§ Work to do
Lift out each line of the data that holds "from".

--- START Recorded information ---

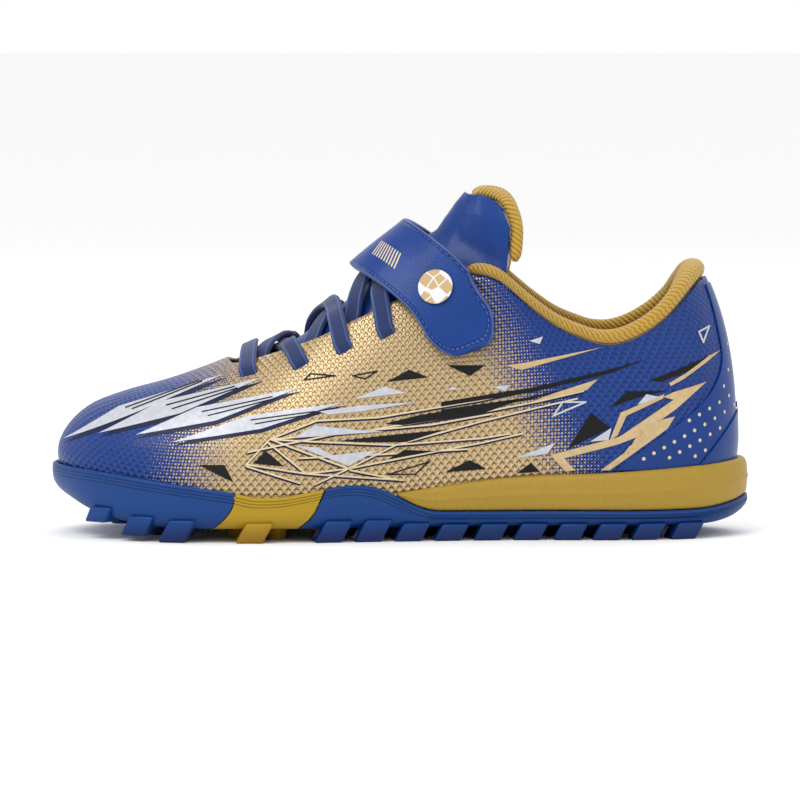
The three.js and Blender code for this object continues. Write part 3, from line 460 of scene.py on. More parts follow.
def ramp(tree, value, low, high, start=0.0, end=1.0):
    """The value's smooth step from low to high, as start to end."""
    made = put(tree, "MapRange", value, low, high, start, end)
    made.interpolation_type = "SMOOTHSTEP"
    return made.outputs[0]


def mix(tree, factor, a, b):
    made = tree.nodes.new("ShaderNodeMix")
    made.data_type = "RGBA"
    for key, value in (("Factor_Float", factor), ("A_Color", a), ("B_Color", b)):
        socket = next(s for s in made.inputs if s.identifier == key)
        if isinstance(value, bpy.types.NodeSocket):
            tree.links.new(value, socket)
        else:
            socket.default_value = value
    return next(s for s in made.outputs if s.identifier == "Result_Color")


def rgb(red, green, blue):
    """A colour given as 0-255 display values, in linear light."""
    return (*((c / 255) ** 2.2 for c in (red, green, blue)), 1)


def material(name, colour, roughness, metallic=0.0, coat=0.0, sheen=0.0, specular=0.5):
    made = bpy.data.materials.new(name)
    made.use_nodes = True
    shader = made.node_tree.nodes["Principled BSDF"]
    shader.inputs["Base Color"].default_value = colour
    shader.inputs["Roughness"].default_value = roughness
    shader.inputs["Metallic"].default_value = metallic
    shader.inputs["Coat Weight"].default_value = coat
    shader.inputs["Sheen Weight"].default_value = sheen
    shader.inputs["Specular IOR Level"].default_value = specular
    return made, made.node_tree, shader


def own_space(tree):
    """The place of a point in its object's space, in metres."""
    return put(tree, "TexCoord").outputs["Object"]


def sheet_space(tree):
    """The place of a point on its sheet, in millimetres of material, from the UV map."""
    return put(tree, "UVMap", uv_map="UVMap").outputs[0]


def relief(tree, shader, height, depth):
    """Raises the surface by a 0-1 height times a depth in millimetres."""
    bump = tree.nodes.new("ShaderNodeBump")
    bump.inputs["Strength"].default_value = 1
    bump.inputs["Distance"].default_value = depth * MM
    tree.links.new(height, bump.inputs["Height"])
    tree.links.new(bump.outputs["Normal"], shader.inputs["Normal"])
    return bump


def new_group(name, inputs, outputs):
    tree = bpy.data.node_groups.new(name, "ShaderNodeTree")
    for label, kind in inputs:
        tree.interface.new_socket(label, in_out="INPUT", socket_type="NodeSocket" + kind)
    for label, kind in outputs:
        tree.interface.new_socket(label, in_out="OUTPUT", socket_type="NodeSocket" + kind)
    return tree, tree.nodes.new("NodeGroupInput"), tree.nodes.new("NodeGroupOutput")


def use_group(tree, group, *values):
    made = put(tree, "Group")
    made.node_tree = group
    for i, value in enumerate(values):
        if isinstance(value, bpy.types.NodeSocket):
            tree.links.new(value, made.inputs[i])
        else:
            made.inputs[i].default_value = value
    return made


# %% [markdown]
# The moulded dimples lie in staggered rows. Turned by an eighth, such rows are a plain lattice of
# diamond cells: a = u / pitch + v / rise and b = u / pitch - v / rise. The distance to a cell's
# middle gives the dimple, and Shade marks where a painted shadow goes, under its upper rim.

# %% Dimple lattice
DIMPLE_PITCH, DIMPLE_RISE = 2.75, 3.1


def dimple_lattice():
    tree, source, result = new_group(
        "dimple_lattice", [("Place", "Vector")],
        [("Height", "Float"), ("Shade", "Float")])
    split = put(tree, "SeparateXYZ", source.outputs[0])
    u = sums(tree, "DIVIDE", split.outputs[0], DIMPLE_PITCH)
    v = sums(tree, "DIVIDE", split.outputs[1], DIMPLE_RISE)
    a, b = sums(tree, "ADD", u, v), sums(tree, "SUBTRACT", u, v)
    in_a = sums(tree, "SUBTRACT", sums(tree, "FRACT", a), 0.5)
    in_b = sums(tree, "SUBTRACT", sums(tree, "FRACT", b), 0.5)
    across = sums(tree, "MULTIPLY", sums(tree, "ADD", in_a, in_b), DIMPLE_PITCH / 2)
    up = sums(tree, "MULTIPLY", sums(tree, "SUBTRACT", in_a, in_b), DIMPLE_RISE / 2)
    flat = put(tree, "CombineXYZ", across, up, 0.0)
    distance = put(tree, "VectorMath", flat.outputs[0], operation="LENGTH").outputs["Value"]
    height = ramp(tree, distance, 0.35, 0.85)
    rim = ramp(tree, distance, 0.45, 0.85)
    above_middle = ramp(tree, up, -0.15, 0.6)
    tree.links.new(height, result.inputs[0])
    tree.links.new(sums(tree, "MULTIPLY", rim, above_middle), result.inputs[1])
    return tree


DIMPLES = dimple_lattice()

# %% Printed upper material
BLUE = rgb(6, 56, 128)
# The darker blue and the darker champagne are the dimples' painted shade.
DIMPLE_SHADE_BLUE = rgb(3, 20, 62)
CHAMPAGNE = rgb(190, 166, 126)
DIMPLE_SHADE_CHAMPAGNE = rgb(92, 66, 32)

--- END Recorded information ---

§ Output of the task
The three.js and Blender code for this object continues. Write part 3, from line 460 of scene.py on. More parts follow.
    """The value's smooth step from low to high, as start to end."""
    """The place of a point on its sheet, in millimetres of material, from the UV map."""